Tuesday, August 04, 2009

Raspberry Cream Torte

There is this cake at Freeport Bakery here in Sacramento that we frequently get for birthdays. It is called a Raspberry cream torte. It is a chocolate cake on the bottom, and then like 4 or 5 inches of fluffy raspberry whipped cream stuff, and then the entire thing is covered in chocolate ganche.


A couple of weeks after Matt and I started dating, he cooked me dinner, and I spent the several days prior working on my dessert- my own version of a raspberry cream torte!


I took one small carton of heavy whipping cream, sweetened it with a bit of granulated sugar I think, and mixed in mashed up fresh raspberries and raspbery jam when I whipped it stiff.

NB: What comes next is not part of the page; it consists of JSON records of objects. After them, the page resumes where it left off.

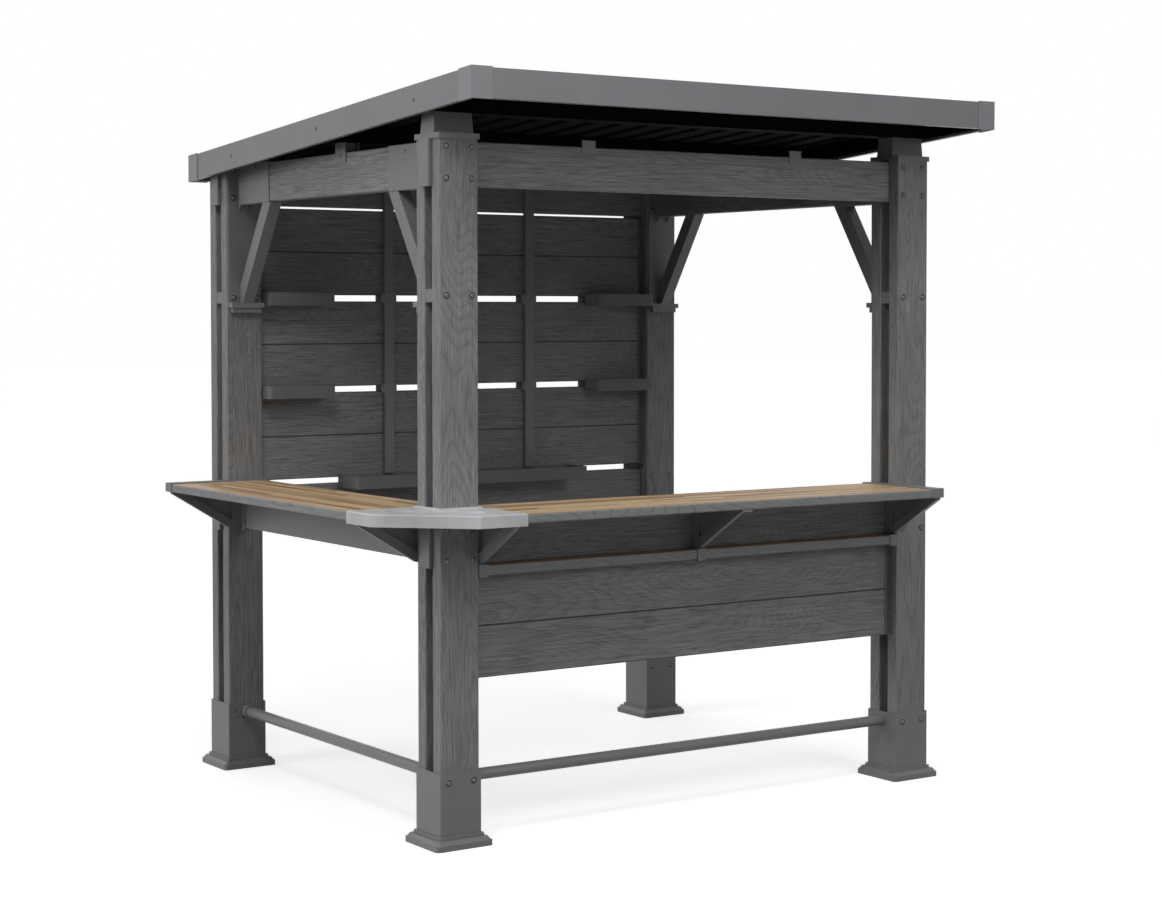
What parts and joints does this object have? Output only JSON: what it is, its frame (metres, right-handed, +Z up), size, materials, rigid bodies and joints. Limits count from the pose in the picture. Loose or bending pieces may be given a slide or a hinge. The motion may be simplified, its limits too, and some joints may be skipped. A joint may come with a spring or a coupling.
{
  "type": "garden bar gazebo",
  "caption": "Open garden bar gazebo with grained grey double-plank posts, a sloping ribbed roof, a slatted back wall with shelves and oak-look bar counters.",
  "frame": {"origin": "on the ground, under the middle of the whole plan, counters and roof overhang included", "axes": "+X to the right along the front counter, +Y from the front counter to the back wall, +Z up"},
  "size_m": [2.341, 2.057, 2.4333],
  "materials": {
    "grey_planks": "wood-grained, matte",
    "smooth_grey": "smooth, matte",
    "light_grey": "finely speckled, matte",
    "oak_top": "oak-look staves, satin",
    "roof_trim": "satin",
    "roof_frame": "matte",
    "rail_grey": "satin"
  },
  "bodies": {
    "root": {"apron_ends": "smooth_grey", "back_battens": "smooth_grey", "back_beam": "grey_planks", "back_board": "grey_planks", "back_fascia": "roof_trim", "back_left_post": "grey_planks", "back_right_post": "grey_planks", "back_wall_lower_panel": "grey_planks", "back_wall_middle_panel": "grey_planks", "back_wall_top_panel": "grey_planks", "beam_clips": "roof_frame", "corner_brackets": "smooth_grey", "corner_tray": "light_grey", "counter_brackets": "smooth_grey", "counter_end_caps": "smooth_grey", "end_caps": "smooth_grey", "fascia_corners": "roof_trim", "front_beam": "grey_planks", "front_board": "grey_planks", "front_counter": "oak_top", "front_fascia": "roof_trim", "front_foot_rail": "rail_grey", "front_ledge": "grey_planks", "front_left_post": "grey_planks", "front_panel": "grey_planks", "front_right_post": "grey_planks", "ledge_clips": "smooth_grey", "left_apron": "smooth_grey", "left_counter": "oak_top", "left_foot_rail": "rail_grey", "long_shelf": "smooth_grey", "panel_angles": "smooth_grey", "post_boots": "smooth_grey", "post_caps": "smooth_grey", "post_spacers": "smooth_grey", "purlin_straps": "roof_frame", "purlins": "roof_frame", "roof_risers": "smooth_grey", "roof_sheet": "roof_frame", "side_beams": "grey_planks", "side_fascias": "roof_trim", "side_joists": "roof_frame", "slot_spacers": "smooth_grey", "small_shelves": "smooth_grey"}
  },
  "joints": []
}
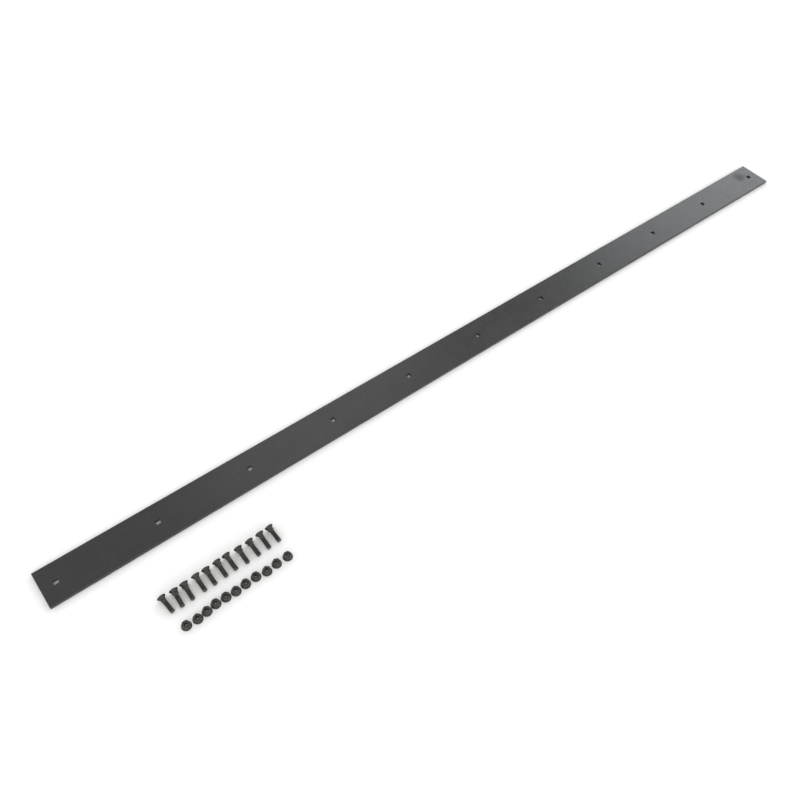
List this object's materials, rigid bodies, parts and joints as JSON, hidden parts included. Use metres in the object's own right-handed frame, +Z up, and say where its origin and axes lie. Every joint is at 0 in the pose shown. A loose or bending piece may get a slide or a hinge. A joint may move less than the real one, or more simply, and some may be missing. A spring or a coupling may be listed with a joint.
{
  "type": "plow blade wear bar kit",
  "caption": "Flat steel wear bar for an ATV plow blade with a middle row of square holes, laid out with its countersunk plow bolts and hex flange nuts.",
  "frame": {"origin": "where the middle bolt hole's axis leaves the bar's lower face, on the floor that the kit lies on", "axes": "+X along the bar, from the end that the bolts and nuts lie beside to the far end; +Y across the bar, away from the bolts and nuts; +Z up, out of the bar's back face"},
  "size_m": [1.8288, 0.2288, 0.0152],
  "materials": {
    "bar_coat": "satin charcoal coat on rolled steel flat bar",
    "bolt_finish": "dark phosphate and oil on steel",
    "nut_finish": "dark phosphate and oil on steel"
  },
  "bodies": {
    "bar": {"wear_bar": "bar_coat"},
    "bolt_01": {"plow_bolt_01": "bolt_finish"},
    "bolt_02": {"plow_bolt_02": "bolt_finish"},
    "bolt_03": {"plow_bolt_03": "bolt_finish"},
    "bolt_04": {"plow_bolt_04": "bolt_finish"},
    "bolt_05": {"plow_bolt_05": "bolt_finish"},
    "bolt_06": {"plow_bolt_06": "bolt_finish"},
    "bolt_07": {"plow_bolt_07": "bolt_finish"},
    "bolt_08": {"plow_bolt_08": "bolt_finish"},
    "bolt_09": {"plow_bolt_09": "bolt_finish"},
    "bolt_10": {"plow_bolt_10": "bolt_finish"},
    "bolt_11": {"plow_bolt_11": "bolt_finish"},
    "nut_01": {"flange_nut_01": "nut_finish"},
    "nut_02": {"flange_nut_02": "nut_finish"},
    "nut_03": {"flange_nut_03": "nut_finish"},
    "nut_04": {"flange_nut_04": "nut_finish"},
    "nut_05": {"flange_nut_05": "nut_finish"},
    "nut_06": {"flange_nut_06": "nut_finish"},
    "nut_07": {"flange_nut_07": "nut_finish"},
    "nut_08": {"flange_nut_08": "nut_finish"},
    "nut_09": {"flange_nut_09": "nut_finish"},
    "nut_10": {"flange_nut_10": "nut_finish"},
    "nut_11": {"flange_nut_11": "nut_finish"}
  },
  "joints": [
    {"name": "bolt_01_lift", "type": "slide", "parent": "bar", "child": "bolt_01", "axis": [0, 0, 1], "range_m": [0, 0.1]},
    {"name": "bolt_02_lift", "type": "slide", "parent": "bar", "child": "bolt_02", "axis": [0, 0, 1], "range_m": [0, 0.1]},
    {"name": "bolt_03_lift", "type": "slide", "parent": "bar", "child": "bolt_03", "axis": [0, 0, 1], "range_m": [0, 0.1]},
    {"name": "bolt_04_lift", "type": "slide", "parent": "bar", "child": "bolt_04", "axis": [0, 0, 1], "range_m": [0, 0.1]},
    {"name": "bolt_05_lift", "type": "slide", "parent": "bar", "child": "bolt_05", "axis": [0, 0, 1], "range_m": [0, 0.1]},
    {"name": "bolt_06_lift", "type": "slide", "parent": "bar", "child": "bolt_06", "axis": [0, 0, 1], "range_m": [0, 0.1]},
    {"name": "bolt_07_lift", "type": "slide", "parent": "bar", "child": "bolt_07", "axis": [0, 0, 1], "range_m": [0, 0.1]},
    {"name": "bolt_08_lift", "type": "slide", "parent": "bar", "child": "bolt_08", "axis": [0, 0, 1], "range_m": [0, 0.1]},
    {"name": "bolt_09_lift", "type": "slide", "parent": "bar", "child": "bolt_09", "axis": [0, 0, 1], "range_m": [0, 0.1]},
    {"name": "bolt_10_lift", "type": "slide", "parent": "bar", "child": "bolt_10", "axis": [0, 0, 1], "range_m": [0, 0.1]},
    {"name": "bolt_11_lift", "type": "slide", "parent": "bar", "child": "bolt_11", "axis": [0, 0, 1], "range_m": [0, 0.1]},
    {"name": "nut_01_lift", "type": "slide", "parent": "bar", "child": "nut_01", "axis": [0, 0, 1], "range_m": [0, 0.1]},
    {"name": "nut_02_lift", "type": "slide", "parent": "bar", "child": "nut_02", "axis": [0, 0, 1], "range_m": [0, 0.1]},
    {"name": "nut_03_lift", "type": "slide", "parent": "bar", "child": "nut_03", "axis": [0, 0, 1], "range_m": [0, 0.1]},
    {"name": "nut_04_lift", "type": "slide", "parent": "bar", "child": "nut_04", "axis": [0, 0, 1], "range_m": [0, 0.1]},
    {"name": "nut_05_lift", "type": "slide", "parent": "bar", "child": "nut_05", "axis": [0, 0, 1], "range_m": [0, 0.1]},
    {"name": "nut_06_lift", "type": "slide", "parent": "bar", "child": "nut_06", "axis": [0, 0, 1], "range_m": [0, 0.1]},
    {"name": "nut_07_lift", "type": "slide", "parent": "bar", "child": "nut_07", "axis": [0, 0, 1], "range_m": [0, 0.1]},
    {"name": "nut_08_lift", "type": "slide", "parent": "bar", "child": "nut_08", "axis": [0, 0, 1], "range_m": [0, 0.1]},
    {"name": "nut_09_lift", "type": "slide", "parent": "bar", "child": "nut_09", "axis": [0, 0, 1], "range_m": [0, 0.1]},
    {"name": "nut_10_lift", "type": "slide", "parent": "bar", "child": "nut_10", "axis": [0, 0, 1], "range_m": [0, 0.1]},
    {"name": "nut_11_lift", "type": "slide", "parent": "bar", "child": "nut_11", "axis": [0, 0, 1], "range_m": [0, 0.1]}
  ]
}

I believe it naturally turned pink, but you can dye it if it's not pink enough for you. Actually, I think I might have used two small cartons for this one, since there were so many layers.

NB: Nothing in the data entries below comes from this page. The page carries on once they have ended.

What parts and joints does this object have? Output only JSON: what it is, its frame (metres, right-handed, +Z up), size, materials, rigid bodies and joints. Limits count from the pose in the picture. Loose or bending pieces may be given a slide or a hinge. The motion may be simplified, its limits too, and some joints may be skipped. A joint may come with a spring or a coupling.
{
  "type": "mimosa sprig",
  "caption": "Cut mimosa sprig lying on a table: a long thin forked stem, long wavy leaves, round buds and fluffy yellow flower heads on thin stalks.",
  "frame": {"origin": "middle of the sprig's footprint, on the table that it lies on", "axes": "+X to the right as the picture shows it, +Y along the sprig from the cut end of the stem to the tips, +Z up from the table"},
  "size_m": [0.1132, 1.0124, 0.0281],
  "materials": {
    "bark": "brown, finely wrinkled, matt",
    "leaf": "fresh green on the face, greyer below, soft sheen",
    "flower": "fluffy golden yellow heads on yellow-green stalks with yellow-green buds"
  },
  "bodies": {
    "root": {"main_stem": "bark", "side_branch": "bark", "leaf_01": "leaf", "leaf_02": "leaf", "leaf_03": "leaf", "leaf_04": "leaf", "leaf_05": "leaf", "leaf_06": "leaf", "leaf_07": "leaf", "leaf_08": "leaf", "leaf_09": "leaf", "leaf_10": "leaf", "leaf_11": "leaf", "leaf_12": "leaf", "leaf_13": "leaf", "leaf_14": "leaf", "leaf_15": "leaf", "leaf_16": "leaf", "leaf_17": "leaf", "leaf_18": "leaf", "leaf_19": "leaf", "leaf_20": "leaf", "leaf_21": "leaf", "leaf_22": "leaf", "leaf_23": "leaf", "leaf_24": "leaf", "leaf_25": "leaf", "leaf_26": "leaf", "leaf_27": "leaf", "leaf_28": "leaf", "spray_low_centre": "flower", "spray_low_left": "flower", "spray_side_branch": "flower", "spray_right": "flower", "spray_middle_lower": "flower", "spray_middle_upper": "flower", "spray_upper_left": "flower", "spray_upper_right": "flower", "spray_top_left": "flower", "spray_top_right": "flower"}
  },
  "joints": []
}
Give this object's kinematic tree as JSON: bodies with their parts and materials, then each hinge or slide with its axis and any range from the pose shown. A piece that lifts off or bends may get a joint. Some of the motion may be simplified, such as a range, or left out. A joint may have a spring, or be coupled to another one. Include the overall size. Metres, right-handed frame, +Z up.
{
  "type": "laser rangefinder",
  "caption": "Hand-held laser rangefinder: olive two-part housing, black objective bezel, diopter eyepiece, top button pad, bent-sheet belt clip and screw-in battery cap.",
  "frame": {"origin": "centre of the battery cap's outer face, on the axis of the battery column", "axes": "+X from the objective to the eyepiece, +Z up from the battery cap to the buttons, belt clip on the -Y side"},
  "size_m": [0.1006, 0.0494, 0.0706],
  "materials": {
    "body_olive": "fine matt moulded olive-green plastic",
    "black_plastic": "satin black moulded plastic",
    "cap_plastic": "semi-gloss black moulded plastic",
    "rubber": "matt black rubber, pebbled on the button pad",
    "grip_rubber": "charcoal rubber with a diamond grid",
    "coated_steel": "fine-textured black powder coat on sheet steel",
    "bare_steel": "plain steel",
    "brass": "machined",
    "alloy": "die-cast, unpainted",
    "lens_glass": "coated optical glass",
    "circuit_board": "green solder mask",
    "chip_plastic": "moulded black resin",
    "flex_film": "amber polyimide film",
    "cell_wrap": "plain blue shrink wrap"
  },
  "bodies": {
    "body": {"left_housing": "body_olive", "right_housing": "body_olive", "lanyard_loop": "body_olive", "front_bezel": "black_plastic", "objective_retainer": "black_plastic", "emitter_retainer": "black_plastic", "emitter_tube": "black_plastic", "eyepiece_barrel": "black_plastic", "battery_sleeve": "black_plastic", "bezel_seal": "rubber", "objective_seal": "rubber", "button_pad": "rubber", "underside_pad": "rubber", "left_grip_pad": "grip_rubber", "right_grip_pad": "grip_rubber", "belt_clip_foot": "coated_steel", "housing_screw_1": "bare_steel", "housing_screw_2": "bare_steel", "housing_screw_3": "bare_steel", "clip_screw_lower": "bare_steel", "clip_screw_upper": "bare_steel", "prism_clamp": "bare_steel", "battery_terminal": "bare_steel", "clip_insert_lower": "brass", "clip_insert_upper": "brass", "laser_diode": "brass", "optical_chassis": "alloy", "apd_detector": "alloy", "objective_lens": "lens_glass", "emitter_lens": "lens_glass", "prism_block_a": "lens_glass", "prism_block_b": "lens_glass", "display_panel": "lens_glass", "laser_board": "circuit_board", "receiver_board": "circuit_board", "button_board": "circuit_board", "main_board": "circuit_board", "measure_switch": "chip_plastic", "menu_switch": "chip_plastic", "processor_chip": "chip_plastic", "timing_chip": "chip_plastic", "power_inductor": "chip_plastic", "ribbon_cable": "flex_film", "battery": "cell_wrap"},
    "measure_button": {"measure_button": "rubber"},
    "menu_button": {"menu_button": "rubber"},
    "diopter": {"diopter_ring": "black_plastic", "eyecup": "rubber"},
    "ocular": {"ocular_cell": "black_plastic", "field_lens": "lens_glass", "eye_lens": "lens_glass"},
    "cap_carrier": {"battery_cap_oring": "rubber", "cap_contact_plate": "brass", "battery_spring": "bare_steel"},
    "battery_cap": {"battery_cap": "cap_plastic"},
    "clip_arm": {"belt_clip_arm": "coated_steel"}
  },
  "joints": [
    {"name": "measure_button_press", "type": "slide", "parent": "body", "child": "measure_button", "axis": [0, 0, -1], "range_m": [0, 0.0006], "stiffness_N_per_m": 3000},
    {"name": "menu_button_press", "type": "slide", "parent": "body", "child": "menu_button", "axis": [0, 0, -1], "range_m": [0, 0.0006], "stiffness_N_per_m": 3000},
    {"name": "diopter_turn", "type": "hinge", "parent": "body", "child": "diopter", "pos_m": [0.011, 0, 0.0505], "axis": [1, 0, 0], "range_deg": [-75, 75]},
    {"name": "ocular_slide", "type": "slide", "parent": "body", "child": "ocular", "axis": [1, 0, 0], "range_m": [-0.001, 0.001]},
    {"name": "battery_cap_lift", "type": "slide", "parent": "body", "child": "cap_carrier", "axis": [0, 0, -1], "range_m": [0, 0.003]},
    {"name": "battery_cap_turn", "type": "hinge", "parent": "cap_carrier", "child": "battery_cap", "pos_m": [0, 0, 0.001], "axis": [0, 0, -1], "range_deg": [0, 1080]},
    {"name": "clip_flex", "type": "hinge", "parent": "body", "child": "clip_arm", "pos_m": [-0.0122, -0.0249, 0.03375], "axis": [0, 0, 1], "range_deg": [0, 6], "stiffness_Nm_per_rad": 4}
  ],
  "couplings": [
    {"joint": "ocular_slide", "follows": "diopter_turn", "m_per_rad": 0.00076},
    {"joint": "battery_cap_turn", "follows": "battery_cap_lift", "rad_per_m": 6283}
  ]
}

Then I baked two chocolate cakes from mixes- they were like a $1, so it was cheap, and I"ve never been successful at making any chocolate flavored baking item like that anyway for some reason. I only had one pan, so I had to bake and cool them one at a time. Once that was done, I cut each cake in half horizontally, so I then had 4 cakes. I put each on parchment paper, and then spread a mixture of mashed fresh raspberries, and raspbery jam/preserves on the top of each one and let it sit in the fridge like that overnight.

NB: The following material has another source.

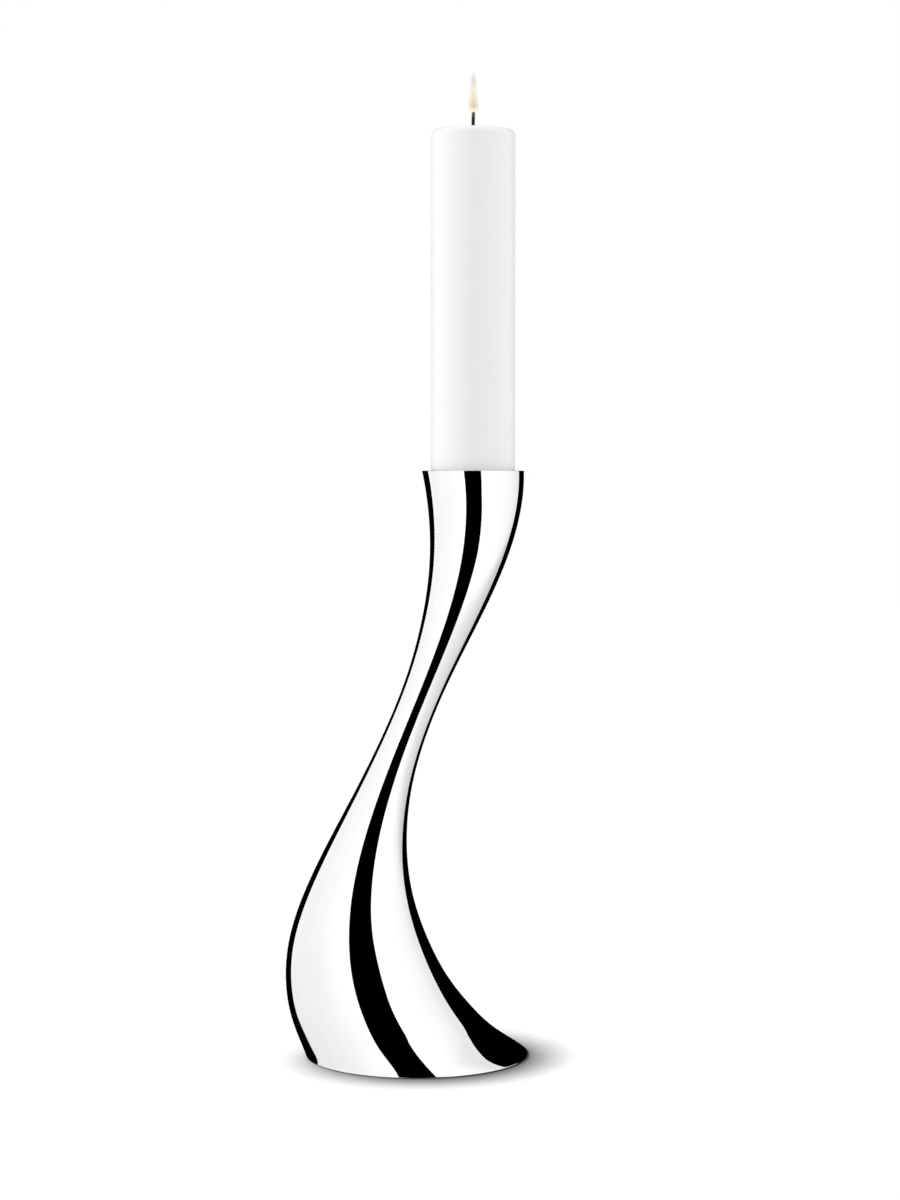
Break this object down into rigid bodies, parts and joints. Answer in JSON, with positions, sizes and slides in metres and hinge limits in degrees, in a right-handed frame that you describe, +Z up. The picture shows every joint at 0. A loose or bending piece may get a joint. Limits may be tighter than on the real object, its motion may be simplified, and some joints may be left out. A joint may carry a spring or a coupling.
{
  "type": "candlestick",
  "caption": "Leaning, waisted candlestick of mirror-polished sheet steel, with a wide round foot, a flared mouth and a cup and spike for a lift-out pillar candle.",
  "frame": {"origin": "on the floor, at the centre of the round foot", "axes": "+Z up; +X the way the foot's tail runs out, which is also the side that the mouth and candle stand on; -Y faces the viewer of the front view"},
  "size_m": [0.2034, 0.1866, 0.785],
  "materials": {
    "polished_steel": "mirror-polished stainless steel",
    "satin_steel": "satin pressed steel",
    "plated_steel": "zinc-plated steel",
    "cast_weight": "rough cast iron, painted black",
    "black_felt": "black pressed felt",
    "white_wax": "smooth white paraffin wax",
    "burnt_wick": "braided cotton, charred"
  },
  "bodies": {
    "stand": {"shell_front": "polished_steel", "shell_back": "polished_steel", "candle_cup": "satin_steel", "candle_spike": "satin_steel", "spike_washer": "plated_steel", "spike_nut": "plated_steel", "mount_lugs": "plated_steel", "base_plate": "satin_steel", "base_screws": "plated_steel", "felt_pad": "black_felt", "ballast_weight": "cast_weight", "ballast_studs": "plated_steel", "ballast_washers": "plated_steel", "ballast_nuts": "plated_steel"},
    "candle": {"candle_wax": "white_wax", "candle_wick": "burnt_wick"}
  },
  "joints": [
    {"name": "candle_lift", "type": "slide", "parent": "stand", "child": "candle", "axis": [0, 0, 1], "range_m": [0, 0.06]}
  ]
}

It took me maybe 3 or 4 days to totally finish this cake because I wanted to take great care in doing it right, and making sure it was as flavorful as possible.



Plus I always bake at night, so eventually you have to go to bed too. Cake also works better when it is a bit dried out, so it doesn't crumble when you stack it.



Then I started stacking the raspberry soaked layers. I filled up a pastry bag with my raspberry cream, and made nice thick layers in between each cake. I started off with making a "dam" around the edge of each layer, just a half inch or inch in from the edge so it wouldn't squirt out. (This is why everything should be cold when you are working with it too. I actually put the cakes in the freezer for awhile before I started doing this.) then I filled up the middle with filling, making a high, high layer of cream in the middle of each. So there are a total of 7 layers in all.

I did this in layers by the way, because I could not think of a way to pour ganche straight onto the cream like the bakery cake without melting it all.


Then I stuck the cake in the freezer for awhile so it was cold and protected from melting for the next part.


Then you make the ganache. I used a big bag of hershey's semi sweet chocolate chips, and melted them in the microwave with some oil. I make a chocolate peanut butter pie (in the archives) that has a oil/chocolate top, and i've never had luck making real ganache in the past, so i did it this way, since I knew it was easy.


I dumped a bunch on top and make a crumb coat layer, essentially, just like you would with buttercream. I let that set a bit ( and i the cake is too cold then the chocolate hardens up really quick and can be hard to spread, so it's a careful balance. I just made it work how it was. It does need to be cold tho.) Once it was set, I did another layer, and covered it until it was pretty. I used the leftover cream to pipe on the top with the star tip, and lacking anything else to write, wrote "ME" since i made it. Volia! I let it sit in the fridge overnight again so the layers could really mesh and blend together, and the cake was amazing. Matty loved it! :)
























And just for fun here are the pretty flowers Matt gave me that night. :) I dried them so I still have them.